Fitzgerald was a master at what he did in this story. The way he presented things, especially Gatsby, was extraordinary. He wanted to make sure that the reader would see everything that went on and the events leading up to and surrounding the death of Gatsby. He did this not by knocking you over the head with it, but by giving you stories of Gatsby and of his past and letting you be the judge of everything that went on. By writing of how much Gatsby loved and obsessed with Daisy he set you up for how she just used him and left him to die. She really represented all of the rich and careless people in the story, because most likely, every rich person in that social group has a story like that and every single one of them would have done the exact same thing she did. By showing you the story of Gatsby and Daisy, Fitzgerald is telling you how these kind of people are. He tells you the story and forces you to sympathize with Gatsby. Nick put it really well when he said, “They’re a rotten crowd…You’re worth the whole damn bunch put together” (Fitzgerald 154). Even though that was the only compliment that Nick ever gave him it was well deserved, because Gatsby was a victim of society in a time when that was all that mattered.

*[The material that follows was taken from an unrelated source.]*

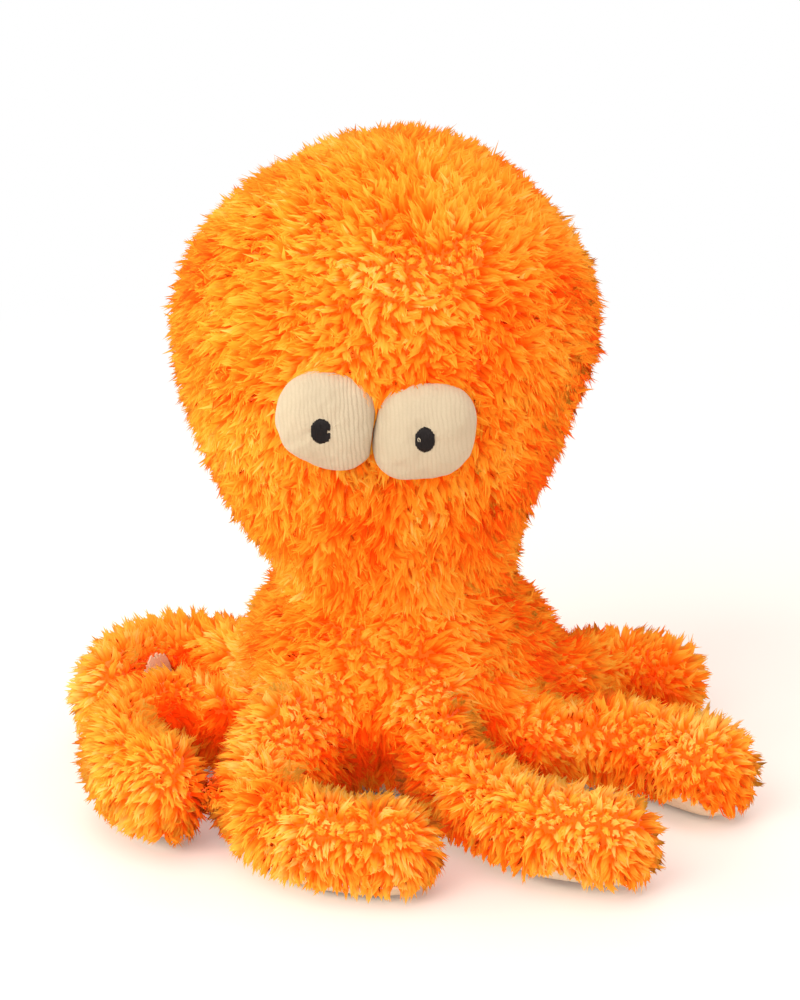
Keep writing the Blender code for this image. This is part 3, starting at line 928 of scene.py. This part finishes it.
def growPile(name, at, up, seen, combing, seed, short, upright=1.0, tint=0.0):
    # a strand from each root, drawn towards the others of its lock; tint is painted light, paler pile on the arms
    random = np.random.default_rng(seed)
    count = len(at)
    patch = ripple(at, pile["patch"], 11)
    patchLean = ripple(at, pile["patch"] * 1.3, 12)
    comb = turned(combing(at, up), up, np.radians(pile["patchTurn"]) * patch)
    sway = np.clip(1 + pile["patchSway"] * patchLean, *pile["patchSways"]) * upright
    fine = random.uniform(0, 1, count) < pile["fine"]
    lengths = pile["length"] * np.where(fine, pile["fineLength"], 1) * short
    lengths = lengths * varied(random, pile["lengths"], count)

    lockCount = max(1, count // pile["locks"])
    locks = random.choice(count, lockCount, replace=False)
    tree = treeOf(at[locks])
    mine = np.array([tree.find(p)[1] for p in at])
    lockTurn = np.radians(random.normal(0, pile["lockTurn"], lockCount))
    lockComb = turned(comb[locks], up[locks], lockTurn)
    lockSway = sway[locks] * varied(random, pile["lockSway"], lockCount)
    lockLength = pile["length"] * short[locks] * varied(random, pile["lockLength"], lockCount)
    lockLines = strandLines(at[locks], up[locks], lockComb, lockLength, lockSway)
    bow = np.cross(up[locks], lockComb) * (random.normal(0, pile["lockBow"], lockCount) * lockLength)[:, None]
    for j, t in enumerate(stations):
        lockLines[:, j] += bow * t * t

    ownTurn = np.radians(random.normal(0, pile["ownTurn"], count))
    ownSway = sway * random.uniform(*pile["ownSway"], count)
    lines = strandLines(at, up, turned(comb, up, ownTurn), lengths, ownSway)
    pull = random.uniform(*pile["lockPull"], lockCount)[mine]
    reach = random.uniform(*pile["lockReach"], count)
    for j, t in enumerate(stations):
        share = (pull * smoothStep(t * 1.15))[:, None]
        target = lockLines[mine, j]
        if t > 0:
            target = lockLines[mine, 0] + (target - lockLines[mine, 0]) * reach[:, None]
        lines[:, j] = lines[:, j] * (1 - share) + target * share
        lines[:, j] += random.normal(0, pile["frizz"], (count, 3)) * t ** 1.5
    floor = pile["floor"] + random.uniform(0, pile["floorSpread"], (count, 1))
    lines[:, :, 2] = np.maximum(lines[:, :, 2], floor)
    lines = clearOfEyes(lines)

    lockTone = random.normal(0, pile["lockToneSpread"], lockCount)[mine]
    tone = toneOf(at, seen, tint) + lockTone + random.normal(0, pile["toneSpread"], count)
    tone = np.clip(tone, *pile["toneEnds"])
    width = pile["width"] * random.uniform(*pile["widths"], count) * np.where(fine, pile["fineWidth"], 1)
    return strandMesh(name, lines, up, unit(seen[:, 2:]), width, tone)


def strandMesh(name, lines, up, lit, width, tone):
    # one mesh of all the strands, each a copy of the template along its line
    count, points = len(lines), len(strandAlong)
    tangent = np.gradient(lines, axis=1)
    tangent = tangent / np.maximum(np.linalg.norm(tangent, axis=2, keepdims=True), 1e-12)
    side = np.cross(up[:, None, :], tangent)
    side = side / np.maximum(np.linalg.norm(side, axis=2, keepdims=True), 1e-9)
    top = np.cross(tangent, side)
    taper = np.interp(stations, *zip(*pile["outline"]))
    half = width[:, None] / 2 * taper[None, :]
    co = np.empty((count, points, 3))
    own = np.empty((count, points, 3))
    for k in range(points):
        j = stationOf[k]
        across = strandAcross[k]
        co[:, k] = (
            lines[:, j]
            + side[:, j] * (across[0] * half[:, j])[:, None]
            + top[:, j] * (across[1] * pile["ridge"] * half[:, j])[:, None]
        )
        own[:, k] = side[:, j] * across[0] + top[:, j] * across[1] + 1e-9
    faces = (strandFaces[None] + (np.arange(count) * points)[:, None, None]).reshape(-1, 3)
    mesh = bpy.data.meshes.new(name)
    mesh.vertices.add(count * points)
    mesh.vertices.foreach_set("co", co.ravel().astype(np.float32))
    mesh.loops.add(len(faces) * 3)
    mesh.loops.foreach_set("vertex_index", faces.ravel().astype(np.int32))
    mesh.polygons.add(len(faces))
    mesh.polygons.foreach_set("loop_start", np.arange(0, len(faces) * 3, 3, dtype=np.int32))
    mesh.polygons.foreach_set("loop_total", np.full(len(faces), 3, np.int32))
    mesh.update(calc_edges=True)
    mesh.validate()

    layer = mesh.uv_layers.new(name="OFBake")
    corner = strandFaces.ravel()
    u = tone[:, None] + pile["tones"] * 0.5 * strandAcross[corner, 0][None, :]
    reach = pile["mapReach"] - 2 * pile["mapEdge"]
    v = np.broadcast_to(pile["mapEdge"] + reach * strandAlong[corner][None, :], u.shape)
    layer.data.foreach_set("uv", np.stack([u, v], axis=2).ravel().astype(np.float32))
    mesh.polygons.foreach_set("use_smooth", np.ones(len(faces), bool))
    own = own / np.maximum(np.linalg.norm(own, axis=2, keepdims=True), 1e-9)
    facing = own * (1 - pile["softShade"]) + lit[:, None, :] * pile["softShade"]
    mesh.normals_split_custom_set_from_vertices(facing.reshape(-1, 3))
    strands = newPiece(name, mesh)
    strands.visible_shadow = False      # the backing under them casts the shadow
    return strands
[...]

The American dream is a simple one, but yet at the same time it is very hard to achieve. Gatsby found out that the hard way. He worked his whole life to reach his one goal, his one dream, and Daisy just dashed them without thinking twice. Fitzgerald draws very convincing parallels between the rich society and Daisy and he shows you that Gatsby was a victim, a victim of the American dream and the part of society that will stomp on that dream to save themselves from their own carelessness.